TASK DIRECTIONS
Write out the whole listing, matching it exactly.
-------------------------
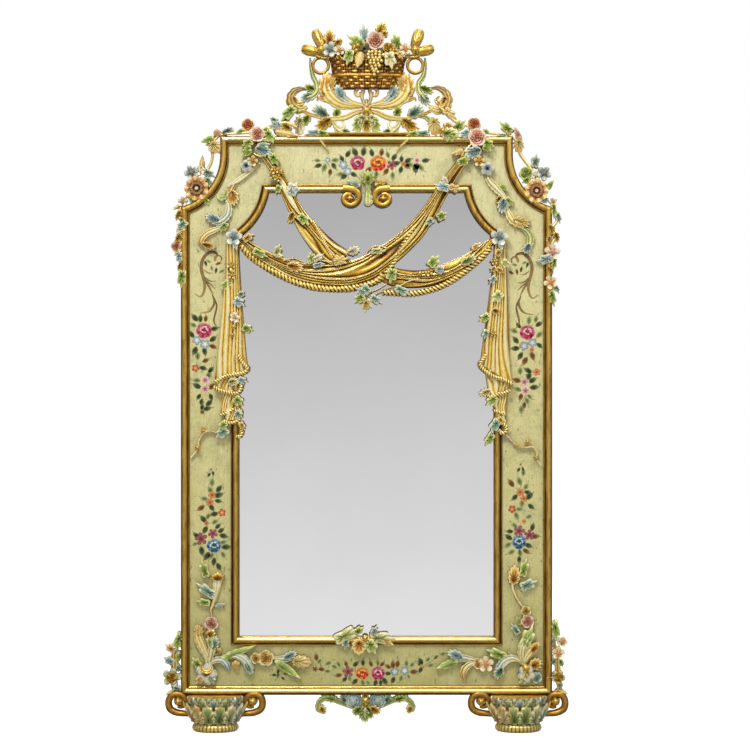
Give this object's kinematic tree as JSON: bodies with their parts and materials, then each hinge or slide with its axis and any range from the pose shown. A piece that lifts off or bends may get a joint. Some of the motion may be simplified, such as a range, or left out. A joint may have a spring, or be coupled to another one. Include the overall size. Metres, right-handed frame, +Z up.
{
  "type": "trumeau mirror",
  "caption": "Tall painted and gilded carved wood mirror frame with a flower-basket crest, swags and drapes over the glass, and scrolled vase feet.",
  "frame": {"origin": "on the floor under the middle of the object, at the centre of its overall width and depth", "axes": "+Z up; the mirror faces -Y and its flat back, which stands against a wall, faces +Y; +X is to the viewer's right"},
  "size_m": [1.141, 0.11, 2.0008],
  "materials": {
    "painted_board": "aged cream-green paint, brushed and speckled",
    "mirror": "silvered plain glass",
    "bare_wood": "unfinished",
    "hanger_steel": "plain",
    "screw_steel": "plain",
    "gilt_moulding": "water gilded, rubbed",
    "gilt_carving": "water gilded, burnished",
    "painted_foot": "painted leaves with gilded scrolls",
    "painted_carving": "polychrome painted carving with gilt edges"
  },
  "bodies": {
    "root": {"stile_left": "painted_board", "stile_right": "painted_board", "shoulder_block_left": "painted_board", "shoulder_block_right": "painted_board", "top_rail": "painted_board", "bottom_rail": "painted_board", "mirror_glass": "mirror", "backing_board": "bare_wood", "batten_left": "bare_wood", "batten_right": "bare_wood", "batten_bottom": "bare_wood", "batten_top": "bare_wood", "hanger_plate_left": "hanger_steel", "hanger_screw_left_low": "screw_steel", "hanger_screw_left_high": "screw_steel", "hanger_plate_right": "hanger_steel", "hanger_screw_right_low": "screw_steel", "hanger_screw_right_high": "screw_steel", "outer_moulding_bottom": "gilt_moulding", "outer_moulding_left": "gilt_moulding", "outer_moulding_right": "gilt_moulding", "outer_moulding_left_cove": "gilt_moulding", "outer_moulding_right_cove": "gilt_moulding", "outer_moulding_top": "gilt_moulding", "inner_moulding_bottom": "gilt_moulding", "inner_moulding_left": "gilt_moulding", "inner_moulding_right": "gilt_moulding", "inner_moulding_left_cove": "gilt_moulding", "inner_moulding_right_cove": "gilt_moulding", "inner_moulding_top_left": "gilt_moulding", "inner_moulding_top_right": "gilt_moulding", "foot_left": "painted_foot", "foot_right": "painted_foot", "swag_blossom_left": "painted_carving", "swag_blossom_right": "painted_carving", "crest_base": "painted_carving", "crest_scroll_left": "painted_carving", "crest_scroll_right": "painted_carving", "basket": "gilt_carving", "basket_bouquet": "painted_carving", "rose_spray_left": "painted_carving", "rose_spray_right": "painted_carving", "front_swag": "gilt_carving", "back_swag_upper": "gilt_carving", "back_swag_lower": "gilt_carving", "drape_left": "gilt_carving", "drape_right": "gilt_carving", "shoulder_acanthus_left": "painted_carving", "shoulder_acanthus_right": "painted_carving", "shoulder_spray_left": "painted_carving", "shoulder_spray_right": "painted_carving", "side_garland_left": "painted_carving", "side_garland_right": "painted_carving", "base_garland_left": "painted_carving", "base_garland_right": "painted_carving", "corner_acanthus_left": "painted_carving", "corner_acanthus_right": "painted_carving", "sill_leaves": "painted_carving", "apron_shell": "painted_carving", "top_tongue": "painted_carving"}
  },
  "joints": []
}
-------------------------
CORRECT ANSWER
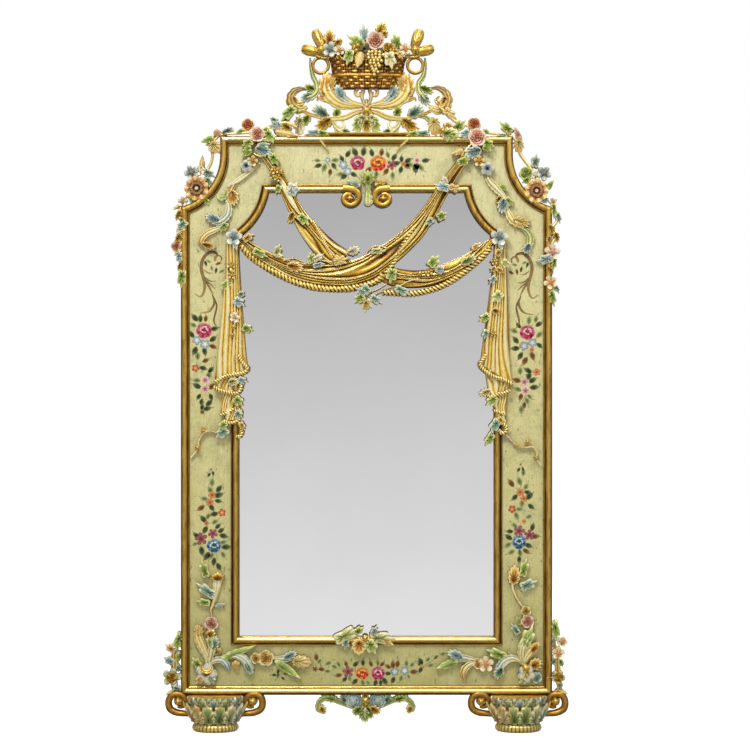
Give this object's kinematic tree as JSON: bodies with their parts and materials, then each hinge or slide with its axis and any range from the pose shown. A piece that lifts off or bends may get a joint. Some of the motion may be simplified, such as a range, or left out. A joint may have a spring, or be coupled to another one. Include the overall size. Metres, right-handed frame, +Z up.
{
  "type": "trumeau mirror",
  "caption": "Tall painted and gilded carved wood mirror frame with a flower-basket crest, swags and drapes over the glass, and scrolled vase feet.",
  "frame": {"origin": "on the floor under the middle of the object, at the centre of its overall width and depth", "axes": "+Z up; the mirror faces -Y and its flat back, which stands against a wall, faces +Y; +X is to the viewer's right"},
  "size_m": [1.141, 0.11, 2.0008],
  "materials": {
    "painted_board": "aged cream-green paint, brushed and speckled",
    "mirror": "silvered plain glass",
    "bare_wood": "unfinished",
    "hanger_steel": "plain",
    "screw_steel": "plain",
    "gilt_moulding": "water gilded, rubbed",
    "gilt_carving": "water gilded, burnished",
    "painted_foot": "painted leaves with gilded scrolls",
    "painted_carving": "polychrome painted carving with gilt edges"
  },
  "bodies": {
    "root": {"stile_left": "painted_board", "stile_right": "painted_board", "shoulder_block_left": "painted_board", "shoulder_block_right": "painted_board", "top_rail": "painted_board", "bottom_rail": "painted_board", "mirror_glass": "mirror", "backing_board": "bare_wood", "batten_left": "bare_wood", "batten_right": "bare_wood", "batten_bottom": "bare_wood", "batten_top": "bare_wood", "hanger_plate_left": "hanger_steel", "hanger_screw_left_low": "screw_steel", "hanger_screw_left_high": "screw_steel", "hanger_plate_right": "hanger_steel", "hanger_screw_right_low": "screw_steel", "hanger_screw_right_high": "screw_steel", "outer_moulding_bottom": "gilt_moulding", "outer_moulding_left": "gilt_moulding", "outer_moulding_right": "gilt_moulding", "outer_moulding_left_cove": "gilt_moulding", "outer_moulding_right_cove": "gilt_moulding", "outer_moulding_top": "gilt_moulding", "inner_moulding_bottom": "gilt_moulding", "inner_moulding_left": "gilt_moulding", "inner_moulding_right": "gilt_moulding", "inner_moulding_left_cove": "gilt_moulding", "inner_moulding_right_cove": "gilt_moulding", "inner_moulding_top_left": "gilt_moulding", "inner_moulding_top_right": "gilt_moulding", "foot_left": "painted_foot", "foot_right": "painted_foot", "swag_blossom_left": "painted_carving", "swag_blossom_right": "painted_carving", "crest_base": "painted_carving", "crest_scroll_left": "painted_carving", "crest_scroll_right": "painted_carving", "basket": "gilt_carving", "basket_bouquet": "painted_carving", "rose_spray_left": "painted_carving", "rose_spray_right": "painted_carving", "front_swag": "gilt_carving", "back_swag_upper": "gilt_carving", "back_swag_lower": "gilt_carving", "drape_left": "gilt_carving", "drape_right": "gilt_carving", "shoulder_acanthus_left": "painted_carving", "shoulder_acanthus_right": "painted_carving", "shoulder_spray_left": "painted_carving", "shoulder_spray_right": "painted_carving", "side_garland_left": "painted_carving", "side_garland_right": "painted_carving", "base_garland_left": "painted_carving", "base_garland_right": "painted_carving", "corner_acanthus_left": "painted_carving", "corner_acanthus_right": "painted_carving", "sill_leaves": "painted_carving", "apron_shell": "painted_carving", "top_tongue": "painted_carving"}
  },
  "joints": []
}